- [Entries]
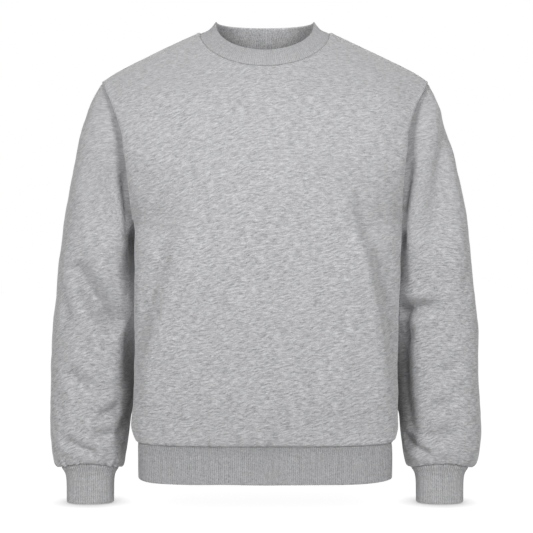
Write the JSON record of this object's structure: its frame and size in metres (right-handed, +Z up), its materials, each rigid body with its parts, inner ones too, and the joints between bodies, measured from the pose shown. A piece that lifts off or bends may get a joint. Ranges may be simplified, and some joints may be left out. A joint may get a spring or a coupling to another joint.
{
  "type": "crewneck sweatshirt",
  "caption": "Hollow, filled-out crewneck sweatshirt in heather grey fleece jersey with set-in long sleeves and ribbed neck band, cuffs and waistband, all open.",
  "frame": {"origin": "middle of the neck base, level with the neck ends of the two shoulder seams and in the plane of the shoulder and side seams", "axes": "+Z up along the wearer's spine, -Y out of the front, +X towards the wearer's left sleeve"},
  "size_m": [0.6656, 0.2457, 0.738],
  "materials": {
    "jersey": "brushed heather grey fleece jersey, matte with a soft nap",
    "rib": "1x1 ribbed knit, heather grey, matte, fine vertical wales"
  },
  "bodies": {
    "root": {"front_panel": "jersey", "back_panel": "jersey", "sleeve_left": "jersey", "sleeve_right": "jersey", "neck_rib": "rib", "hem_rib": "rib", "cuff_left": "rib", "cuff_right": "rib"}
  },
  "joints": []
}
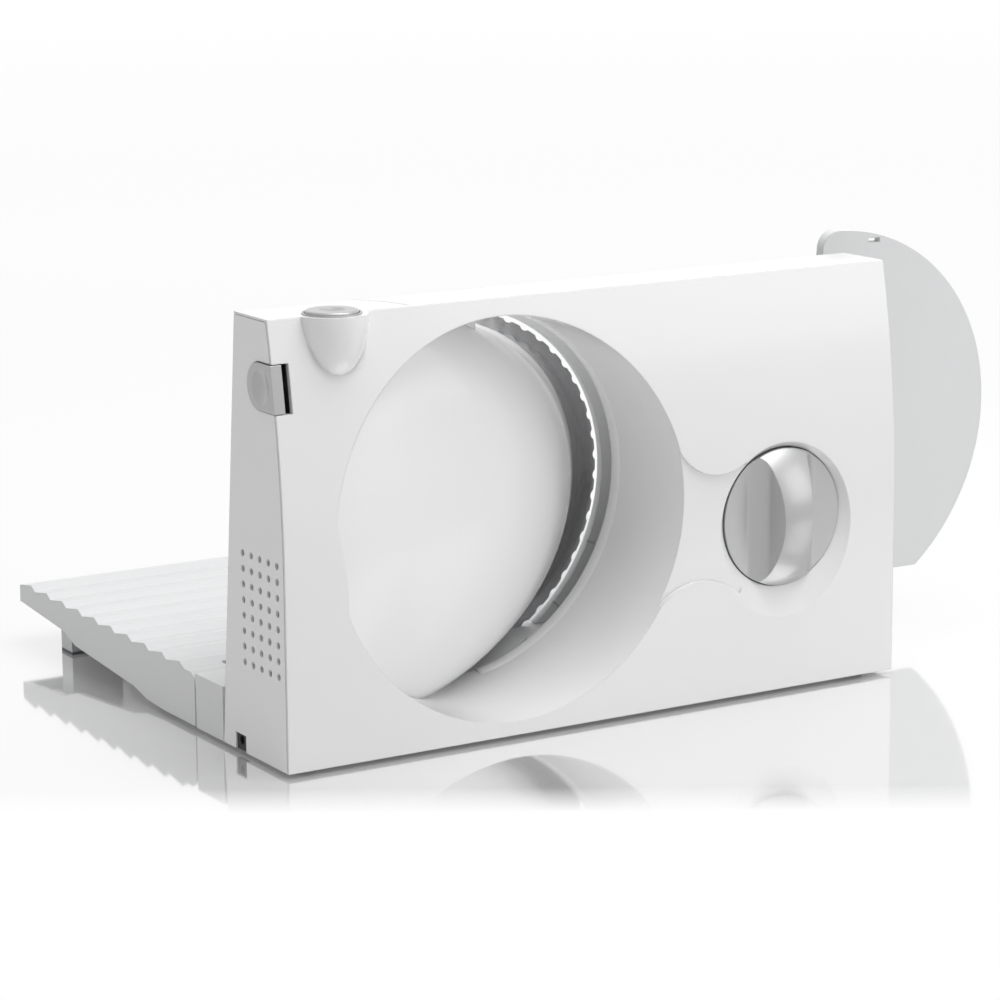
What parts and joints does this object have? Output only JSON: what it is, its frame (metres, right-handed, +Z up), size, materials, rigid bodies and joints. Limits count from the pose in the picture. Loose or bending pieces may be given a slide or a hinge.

- [Do this]
Within the data above, pick out all lines holding the word "metres".

- [Final result]
Write the JSON record of this object's structure: its frame and size in metres (right-handed, +Z up), its materials, each rigid body with its parts, inner ones too, and the joints between bodies, measured from the pose shown. A piece that lifts off or bends may get a joint. Ranges may be simplified, and some joints may be left out. A joint may get a spring or a coupling to another joint.
What parts and joints does this object have? Output only JSON: what it is, its frame (metres, right-handed, +Z up), size, materials, rigid bodies and joints. Limits count from the pose in the picture. Loose or bending pieces may be given a slide or a hinge.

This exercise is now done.